▶ [GIVEN INSTRUCTION]
For this exercise, write out exactly, and only, the lines running from the line that contains "extrude(amount=-paper_thickness)" through the line that contains "depsgraph = bpy.context.evaluated_depsgraph_get()".

▶ [DATA RECORDS]
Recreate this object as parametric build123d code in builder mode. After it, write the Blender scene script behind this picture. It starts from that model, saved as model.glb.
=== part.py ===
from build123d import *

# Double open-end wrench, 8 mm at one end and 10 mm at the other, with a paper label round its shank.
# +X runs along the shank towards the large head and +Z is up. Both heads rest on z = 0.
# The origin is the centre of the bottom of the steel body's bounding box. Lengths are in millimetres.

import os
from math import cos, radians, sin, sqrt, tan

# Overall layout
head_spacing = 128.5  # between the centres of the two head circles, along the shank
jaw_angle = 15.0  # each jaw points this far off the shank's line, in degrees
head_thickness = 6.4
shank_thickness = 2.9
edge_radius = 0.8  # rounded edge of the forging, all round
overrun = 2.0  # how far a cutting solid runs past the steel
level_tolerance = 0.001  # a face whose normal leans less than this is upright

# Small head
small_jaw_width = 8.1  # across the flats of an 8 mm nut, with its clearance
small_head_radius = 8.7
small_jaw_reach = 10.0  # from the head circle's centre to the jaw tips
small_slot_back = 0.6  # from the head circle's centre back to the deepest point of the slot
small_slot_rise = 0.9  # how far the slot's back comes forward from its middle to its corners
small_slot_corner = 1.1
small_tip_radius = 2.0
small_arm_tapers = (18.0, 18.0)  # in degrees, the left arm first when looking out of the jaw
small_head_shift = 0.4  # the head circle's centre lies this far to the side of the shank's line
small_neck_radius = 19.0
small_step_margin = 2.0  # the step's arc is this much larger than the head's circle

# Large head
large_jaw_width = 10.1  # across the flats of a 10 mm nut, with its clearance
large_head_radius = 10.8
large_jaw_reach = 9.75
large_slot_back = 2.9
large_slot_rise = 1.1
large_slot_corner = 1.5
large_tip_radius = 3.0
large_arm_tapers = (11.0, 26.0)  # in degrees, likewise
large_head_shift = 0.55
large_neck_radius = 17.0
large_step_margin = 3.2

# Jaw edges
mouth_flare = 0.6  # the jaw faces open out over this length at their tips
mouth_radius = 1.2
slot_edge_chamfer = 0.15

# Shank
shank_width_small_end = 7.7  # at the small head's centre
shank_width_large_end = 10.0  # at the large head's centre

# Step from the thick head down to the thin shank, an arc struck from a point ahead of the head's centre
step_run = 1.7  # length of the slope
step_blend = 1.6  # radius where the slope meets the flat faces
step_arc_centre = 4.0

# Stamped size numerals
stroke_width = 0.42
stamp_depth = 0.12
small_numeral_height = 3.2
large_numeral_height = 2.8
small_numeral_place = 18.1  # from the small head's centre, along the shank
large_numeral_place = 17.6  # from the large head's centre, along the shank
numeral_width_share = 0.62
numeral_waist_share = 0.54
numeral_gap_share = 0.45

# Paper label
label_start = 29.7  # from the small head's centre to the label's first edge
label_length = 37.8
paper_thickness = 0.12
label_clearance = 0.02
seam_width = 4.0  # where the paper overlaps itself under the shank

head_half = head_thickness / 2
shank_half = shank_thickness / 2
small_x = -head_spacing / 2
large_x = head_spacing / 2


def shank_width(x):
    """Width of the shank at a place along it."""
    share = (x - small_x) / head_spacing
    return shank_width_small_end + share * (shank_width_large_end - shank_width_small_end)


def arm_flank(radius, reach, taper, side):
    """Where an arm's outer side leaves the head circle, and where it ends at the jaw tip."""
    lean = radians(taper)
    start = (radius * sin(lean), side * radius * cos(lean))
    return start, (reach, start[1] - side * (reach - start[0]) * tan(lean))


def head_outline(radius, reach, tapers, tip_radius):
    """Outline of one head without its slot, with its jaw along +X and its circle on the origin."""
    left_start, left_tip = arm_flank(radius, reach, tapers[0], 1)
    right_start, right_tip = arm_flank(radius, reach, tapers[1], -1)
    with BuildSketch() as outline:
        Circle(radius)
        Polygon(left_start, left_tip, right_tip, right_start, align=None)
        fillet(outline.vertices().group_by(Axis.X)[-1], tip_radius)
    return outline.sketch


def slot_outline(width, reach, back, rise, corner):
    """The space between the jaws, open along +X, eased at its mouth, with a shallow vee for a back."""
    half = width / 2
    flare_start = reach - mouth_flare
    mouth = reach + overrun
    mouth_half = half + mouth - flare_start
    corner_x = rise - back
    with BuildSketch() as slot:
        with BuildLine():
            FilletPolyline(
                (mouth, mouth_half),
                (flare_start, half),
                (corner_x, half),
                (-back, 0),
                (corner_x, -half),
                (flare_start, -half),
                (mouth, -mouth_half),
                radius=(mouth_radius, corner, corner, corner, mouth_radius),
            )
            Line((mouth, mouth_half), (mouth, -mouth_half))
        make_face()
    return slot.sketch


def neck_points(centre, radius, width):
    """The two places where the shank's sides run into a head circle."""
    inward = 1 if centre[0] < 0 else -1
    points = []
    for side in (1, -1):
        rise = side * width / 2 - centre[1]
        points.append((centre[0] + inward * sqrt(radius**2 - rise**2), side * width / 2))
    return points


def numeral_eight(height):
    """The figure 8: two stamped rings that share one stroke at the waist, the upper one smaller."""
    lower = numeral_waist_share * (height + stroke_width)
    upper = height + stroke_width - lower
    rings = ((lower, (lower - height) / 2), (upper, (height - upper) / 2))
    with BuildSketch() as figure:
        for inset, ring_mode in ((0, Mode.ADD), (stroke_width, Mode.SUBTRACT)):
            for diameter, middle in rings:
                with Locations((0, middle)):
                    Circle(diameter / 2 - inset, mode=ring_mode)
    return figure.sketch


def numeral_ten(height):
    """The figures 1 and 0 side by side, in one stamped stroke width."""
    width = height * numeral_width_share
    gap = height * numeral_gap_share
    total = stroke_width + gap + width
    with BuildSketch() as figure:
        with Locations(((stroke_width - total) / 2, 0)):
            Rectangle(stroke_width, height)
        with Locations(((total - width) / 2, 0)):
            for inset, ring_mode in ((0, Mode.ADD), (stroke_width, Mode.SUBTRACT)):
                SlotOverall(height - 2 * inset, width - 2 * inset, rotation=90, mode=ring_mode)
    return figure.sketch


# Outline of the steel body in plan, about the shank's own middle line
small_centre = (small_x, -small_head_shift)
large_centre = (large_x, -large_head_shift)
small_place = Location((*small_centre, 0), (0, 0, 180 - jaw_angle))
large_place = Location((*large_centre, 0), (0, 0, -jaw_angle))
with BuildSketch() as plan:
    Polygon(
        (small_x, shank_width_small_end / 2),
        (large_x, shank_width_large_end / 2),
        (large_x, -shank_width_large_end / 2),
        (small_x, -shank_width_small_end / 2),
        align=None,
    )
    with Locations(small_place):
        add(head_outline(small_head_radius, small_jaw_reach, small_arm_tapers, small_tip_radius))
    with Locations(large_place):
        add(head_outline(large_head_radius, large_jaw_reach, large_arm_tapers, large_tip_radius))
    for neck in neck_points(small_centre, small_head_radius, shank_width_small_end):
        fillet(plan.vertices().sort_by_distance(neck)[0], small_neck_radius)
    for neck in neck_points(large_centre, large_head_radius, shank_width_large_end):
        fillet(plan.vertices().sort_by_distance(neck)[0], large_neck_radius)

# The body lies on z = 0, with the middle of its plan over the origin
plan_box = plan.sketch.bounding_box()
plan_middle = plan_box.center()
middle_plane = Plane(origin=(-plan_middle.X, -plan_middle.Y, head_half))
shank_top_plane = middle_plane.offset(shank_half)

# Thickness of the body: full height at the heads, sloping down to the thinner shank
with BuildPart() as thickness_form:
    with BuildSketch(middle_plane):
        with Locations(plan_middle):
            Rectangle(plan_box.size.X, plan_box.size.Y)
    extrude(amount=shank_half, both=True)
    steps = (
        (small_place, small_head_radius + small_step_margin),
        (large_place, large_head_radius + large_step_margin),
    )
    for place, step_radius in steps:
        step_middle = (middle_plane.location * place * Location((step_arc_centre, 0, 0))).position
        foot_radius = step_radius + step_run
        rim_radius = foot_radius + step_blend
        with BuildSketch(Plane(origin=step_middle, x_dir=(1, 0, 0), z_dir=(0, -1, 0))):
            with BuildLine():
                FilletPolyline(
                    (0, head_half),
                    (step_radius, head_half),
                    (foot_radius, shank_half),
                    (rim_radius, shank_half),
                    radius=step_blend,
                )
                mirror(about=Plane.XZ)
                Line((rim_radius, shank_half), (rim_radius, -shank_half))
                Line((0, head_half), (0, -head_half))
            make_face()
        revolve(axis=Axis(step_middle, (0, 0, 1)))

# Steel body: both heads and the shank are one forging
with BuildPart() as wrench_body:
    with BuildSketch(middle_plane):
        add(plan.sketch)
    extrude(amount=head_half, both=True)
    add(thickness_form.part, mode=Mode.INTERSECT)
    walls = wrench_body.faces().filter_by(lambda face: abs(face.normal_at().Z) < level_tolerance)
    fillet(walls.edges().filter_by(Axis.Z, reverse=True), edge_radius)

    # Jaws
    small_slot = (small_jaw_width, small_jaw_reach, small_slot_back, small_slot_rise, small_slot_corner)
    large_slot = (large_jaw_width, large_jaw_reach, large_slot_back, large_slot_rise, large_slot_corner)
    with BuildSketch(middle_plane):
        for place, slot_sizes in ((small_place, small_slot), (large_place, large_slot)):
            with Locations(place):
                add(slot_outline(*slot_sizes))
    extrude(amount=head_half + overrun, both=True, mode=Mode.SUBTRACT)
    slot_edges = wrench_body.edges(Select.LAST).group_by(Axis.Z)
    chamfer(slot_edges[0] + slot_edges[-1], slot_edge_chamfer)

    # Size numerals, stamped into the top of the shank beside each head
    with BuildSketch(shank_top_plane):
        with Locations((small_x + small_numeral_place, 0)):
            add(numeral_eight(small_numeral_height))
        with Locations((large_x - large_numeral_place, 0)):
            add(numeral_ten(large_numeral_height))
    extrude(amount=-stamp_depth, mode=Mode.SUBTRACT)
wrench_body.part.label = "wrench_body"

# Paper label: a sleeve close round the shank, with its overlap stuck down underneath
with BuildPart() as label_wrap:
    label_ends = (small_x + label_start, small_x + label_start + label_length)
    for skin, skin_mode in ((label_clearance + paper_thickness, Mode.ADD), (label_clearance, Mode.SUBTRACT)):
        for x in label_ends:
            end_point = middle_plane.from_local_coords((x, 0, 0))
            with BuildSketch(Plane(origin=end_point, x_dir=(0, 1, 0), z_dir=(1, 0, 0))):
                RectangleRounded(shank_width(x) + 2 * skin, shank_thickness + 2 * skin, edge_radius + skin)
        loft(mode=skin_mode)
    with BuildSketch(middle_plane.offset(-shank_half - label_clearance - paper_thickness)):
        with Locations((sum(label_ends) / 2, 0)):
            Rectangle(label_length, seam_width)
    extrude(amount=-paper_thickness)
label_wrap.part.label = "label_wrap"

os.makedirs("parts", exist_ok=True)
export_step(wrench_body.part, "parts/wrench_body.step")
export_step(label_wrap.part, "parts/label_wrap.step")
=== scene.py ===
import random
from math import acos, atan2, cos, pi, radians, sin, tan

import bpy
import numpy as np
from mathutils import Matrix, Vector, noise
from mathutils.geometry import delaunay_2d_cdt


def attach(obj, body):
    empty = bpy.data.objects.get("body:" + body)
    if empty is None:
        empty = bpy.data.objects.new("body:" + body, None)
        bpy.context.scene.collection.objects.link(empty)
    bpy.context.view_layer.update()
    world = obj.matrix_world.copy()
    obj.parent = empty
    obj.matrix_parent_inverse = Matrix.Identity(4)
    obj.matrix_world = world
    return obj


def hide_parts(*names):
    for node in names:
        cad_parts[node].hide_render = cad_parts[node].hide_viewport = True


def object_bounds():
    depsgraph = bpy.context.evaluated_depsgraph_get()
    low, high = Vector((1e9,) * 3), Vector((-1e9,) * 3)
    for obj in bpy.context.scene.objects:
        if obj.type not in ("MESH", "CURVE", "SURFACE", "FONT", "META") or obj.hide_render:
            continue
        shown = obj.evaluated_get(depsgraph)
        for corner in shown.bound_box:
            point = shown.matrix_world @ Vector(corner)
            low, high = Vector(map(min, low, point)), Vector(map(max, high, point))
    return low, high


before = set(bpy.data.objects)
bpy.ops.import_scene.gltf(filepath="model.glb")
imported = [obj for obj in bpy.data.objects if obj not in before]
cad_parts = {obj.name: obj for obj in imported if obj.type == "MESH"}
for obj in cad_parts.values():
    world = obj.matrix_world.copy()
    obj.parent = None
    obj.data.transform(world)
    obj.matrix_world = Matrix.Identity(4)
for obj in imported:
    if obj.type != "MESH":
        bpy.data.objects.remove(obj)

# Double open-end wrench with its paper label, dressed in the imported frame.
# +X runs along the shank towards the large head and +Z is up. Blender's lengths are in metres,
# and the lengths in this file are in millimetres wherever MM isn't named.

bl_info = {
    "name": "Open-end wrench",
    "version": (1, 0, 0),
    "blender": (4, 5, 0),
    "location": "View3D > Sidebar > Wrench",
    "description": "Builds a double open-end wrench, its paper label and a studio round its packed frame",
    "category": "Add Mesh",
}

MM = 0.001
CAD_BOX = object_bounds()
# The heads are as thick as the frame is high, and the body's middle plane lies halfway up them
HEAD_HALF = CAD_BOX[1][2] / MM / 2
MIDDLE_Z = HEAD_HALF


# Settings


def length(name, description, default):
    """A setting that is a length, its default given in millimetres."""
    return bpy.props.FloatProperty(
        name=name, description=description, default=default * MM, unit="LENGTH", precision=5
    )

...

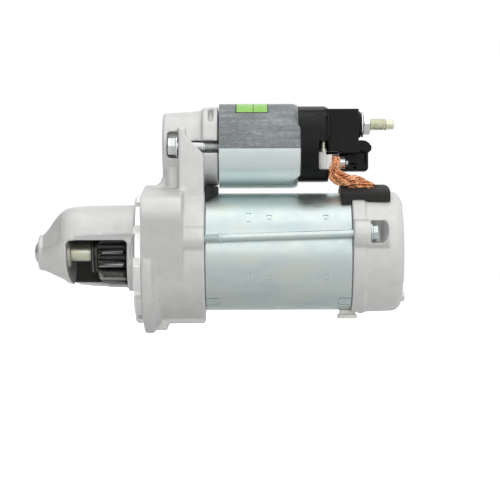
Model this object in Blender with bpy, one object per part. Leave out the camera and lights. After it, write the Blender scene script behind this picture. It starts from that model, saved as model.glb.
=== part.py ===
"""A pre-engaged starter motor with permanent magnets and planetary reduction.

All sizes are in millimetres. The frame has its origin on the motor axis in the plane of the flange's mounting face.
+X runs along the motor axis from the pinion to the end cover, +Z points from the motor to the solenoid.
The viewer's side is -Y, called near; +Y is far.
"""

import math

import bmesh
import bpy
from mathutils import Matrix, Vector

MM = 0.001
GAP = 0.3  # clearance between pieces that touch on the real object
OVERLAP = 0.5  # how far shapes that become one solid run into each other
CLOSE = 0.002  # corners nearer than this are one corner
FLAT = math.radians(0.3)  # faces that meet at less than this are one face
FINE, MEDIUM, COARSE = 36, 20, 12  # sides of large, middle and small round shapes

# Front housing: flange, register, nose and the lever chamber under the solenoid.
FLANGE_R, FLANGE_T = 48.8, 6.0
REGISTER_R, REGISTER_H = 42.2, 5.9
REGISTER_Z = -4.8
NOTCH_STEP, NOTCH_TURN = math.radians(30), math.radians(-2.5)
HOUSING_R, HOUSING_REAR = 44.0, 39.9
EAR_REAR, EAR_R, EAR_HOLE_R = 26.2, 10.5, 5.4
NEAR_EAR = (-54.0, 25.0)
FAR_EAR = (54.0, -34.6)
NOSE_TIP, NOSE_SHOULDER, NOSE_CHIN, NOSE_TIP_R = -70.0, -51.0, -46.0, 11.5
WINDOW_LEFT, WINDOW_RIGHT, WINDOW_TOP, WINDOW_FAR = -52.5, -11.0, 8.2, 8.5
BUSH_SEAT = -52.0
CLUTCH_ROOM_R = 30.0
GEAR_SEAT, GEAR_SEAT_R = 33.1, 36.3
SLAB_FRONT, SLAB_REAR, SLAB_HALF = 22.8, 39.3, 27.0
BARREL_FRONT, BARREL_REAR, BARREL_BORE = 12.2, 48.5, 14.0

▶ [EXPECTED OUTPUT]
    extrude(amount=-paper_thickness)
label_wrap.part.label = "label_wrap"

os.makedirs("parts", exist_ok=True)
export_step(wrench_body.part, "parts/wrench_body.step")
export_step(label_wrap.part, "parts/label_wrap.step")
=== scene.py ===
import random
from math import acos, atan2, cos, pi, radians, sin, tan

import bpy
import numpy as np
from mathutils import Matrix, Vector, noise
from mathutils.geometry import delaunay_2d_cdt


def attach(obj, body):
    empty = bpy.data.objects.get("body:" + body)
    if empty is None:
        empty = bpy.data.objects.new("body:" + body, None)
        bpy.context.scene.collection.objects.link(empty)
    bpy.context.view_layer.update()
    world = obj.matrix_world.copy()
    obj.parent = empty
    obj.matrix_parent_inverse = Matrix.Identity(4)
    obj.matrix_world = world
    return obj


def hide_parts(*names):
    for node in names:
        cad_parts[node].hide_render = cad_parts[node].hide_viewport = True


def object_bounds():
    depsgraph = bpy.context.evaluated_depsgraph_get()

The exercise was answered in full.